Опустившись на высохшую траву постели, он долго сидел понурясь и не мог объяснить себе внезапного, тоскливого равнодушия к свежеутоптанной земле хижины. Сжав левую руку у кисти, он слушал глухую возню крови, и зубы его быстро стучали, отбивая дробь маленьких барабанов, а тело ежилось, словно на его потной коже таяли хлопья снега, падающего с потолка.
Горн лег и лежал с широко открытыми глазами, не раздеваясь, в сладострастной истоме, прерываемой периодическим сотрясением тела, после чего обильный пот стекал по лицу. Убедившись, что болен, он стал высчитывать, на сколько дней придется остановить работу и сколько он потеряет от этого. Болотная лихорадка могла обойтись ему в цену хорошего поместья, потому что, как он слышал и знал, болезнь эта редко покидает ранее десяти дней.
Клацая челюстями и корчась, он постепенно пришел в хорошее настроение – признак, что жар усилился. Озноб оставил его, и он насмешливо улыбался голым стенам дома, скрывающим то, из-за чего Ланфиер способен был бы нанести удар спереди, без военных хитростей полководца, устраивающего ложную диверсию.

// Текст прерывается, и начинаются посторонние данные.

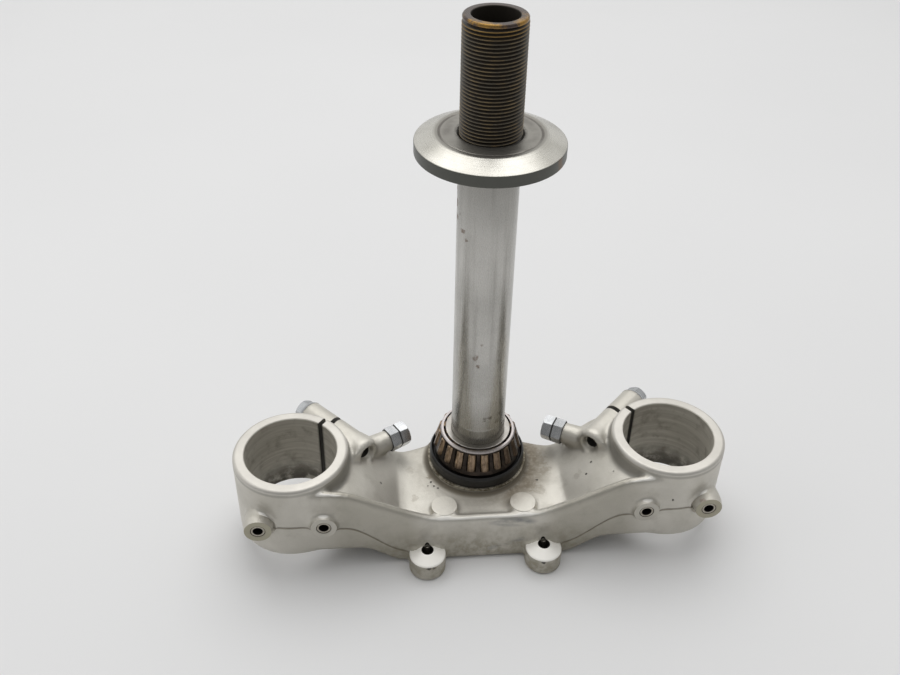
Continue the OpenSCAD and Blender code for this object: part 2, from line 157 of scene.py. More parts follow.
def finish(name, paint):
    """Makes a material: `paint` gets the place in mm and returns the shader's sockets."""
    made = bpy.data.materials.new(name)
    made.use_nodes = True
    tree = made.node_tree
    tree.nodes.clear()
    spot = node(tree, "ShaderNodeTexCoord", {}, {}, 3)
    place = node(tree, "ShaderNodeVectorMath", {"operation": "SCALE"}, {0: spot, "Scale": 1000.0})
    sockets = paint(place)
    relief = sockets.pop("relief", None)
    if relief:
        height, depth = relief
        sockets["Normal"] = node(tree, "ShaderNodeBump", {},
                                 {"Height": height, "Distance": depth * MM, "Strength": 1.0})
    shader = node(tree, "ShaderNodeBsdfPrincipled", {}, sockets)
    out = tree.nodes.new("ShaderNodeOutputMaterial")
    tree.links.new(shader.socket, out.inputs["Surface"])
    return made


# %% [markdown]
# ## Sizes that the pieces share
# They repeat the named values of the part's source, because the script can
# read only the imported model.

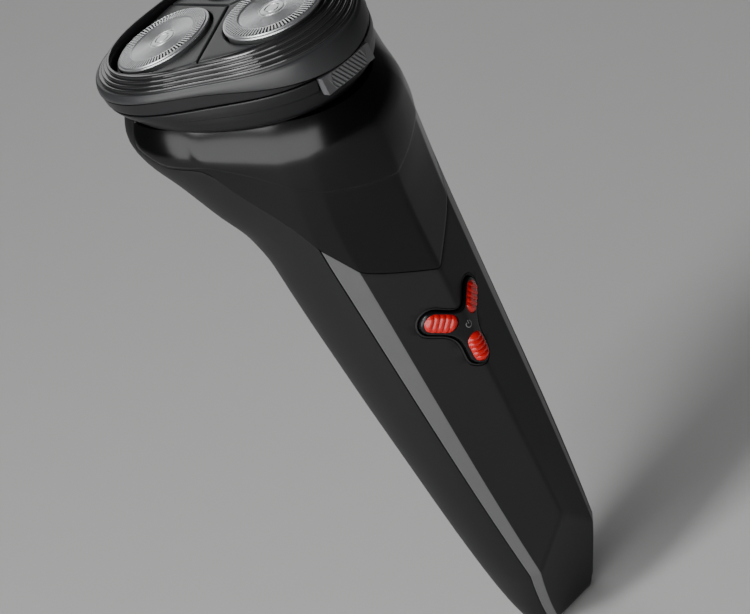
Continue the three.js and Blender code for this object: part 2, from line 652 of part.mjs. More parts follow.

Горн пролежал до заката солнца, когда жар временно оставляет человека, чтобы возвратиться на другой день в строго определенный час, с аккуратностью немца, завтракающего в пятьдесят шесть минут первого. Слабый, с закружившейся головой и револьвером в кармане, Горн надел новую блузу и вышел на воздух. Мысли его приняли спокойное направление, он тщательно взвесил шансы на достижение и убедился, что не было никакой ошибки, за исключением случайностей, рассеянных в мире в немного большем количестве, чем это необходимо. Освеженный холодным воздухом, он долго рассматривал звездный атлас неба и Южный Крест, сияющий величавым презрением к делам земных обитателей. Но это не подавляло Горна, потому что глаза его, в свою очередь, напоминали пару хороших звезд – так они блестели навстречу мраку, и он не чувствовал себя ни жалким, ни одиноким, так как не был мертвой материей планет.
Пахнул ветер и замер, оборвав слабый, долетевший издали, топот лошади. Горн машинально прислушался, через минуту он мог уже сказать, что в этот момент подкова встретила камень, а в тот – рыхлую почву. Тогда он вернулся к себе и зажег маленькую лампу, купленную в колонии. Колеблющийся свет лег через окно в ближайшие стволы бамбука. Горн отворил дверь и стал за ее порогом, слабо освещенный с одного бока.
Неизвестный продолжал путь, он ехал немного тише, из чего Горн заключил, что едут к нему, так как не было смысла лететь галопом к озеру и задерживать шаг ради удовольствия вернуться обратно. Он ждал, пока фырканье лошади не раздалось возле его ушей.
– Кто вы? – спросил Горн, играя револьвером. – Эстер! – помолчав и отступая от удивления, сказал он. – Так вы не спите еще?
– А вы? – спросила она с веселым смехом, запыхавшись от быстрой езды.
– Главное, что вы еще живы.
– Жив, – сказал Горн, почувствовав оживление при звуках этого голоса, громкого, как звон небольшого колокола. – Ваш отец должен теперь совершенно успокоиться.
Она не ответила и, молча пройдя к столу, села на табурет. Выражение ее лица беспрерывно менялось, словно в ней шел мысленный разговор с кем-то, известным одной ей. Горн сказал:
– Вы видите, как я живу. У меня нет ничего, что я мог бы предложить вам в качестве угощения. Обыкновенно я уничтожаю остатки пищи, они быстро портятся.
– Вы говорите так потому, что не знаете, зачем я пришла, – сказала Эстер, и голос ее звучал на полтона ниже. – Сегодня, видите ли, праздник. Мужчины с раннего утра на ногах, но теперь уже плохо на них держатся. Все спиртные напитки проданы. Везде горят факелы, наш дом украшен фонариками. Это очень красиво. Кто не жалеет пороху, те ходят кучками и стреляют холостыми зарядами. В «Зеленой Раковине» убрали все столы и скамейки, танцуют без перерыва.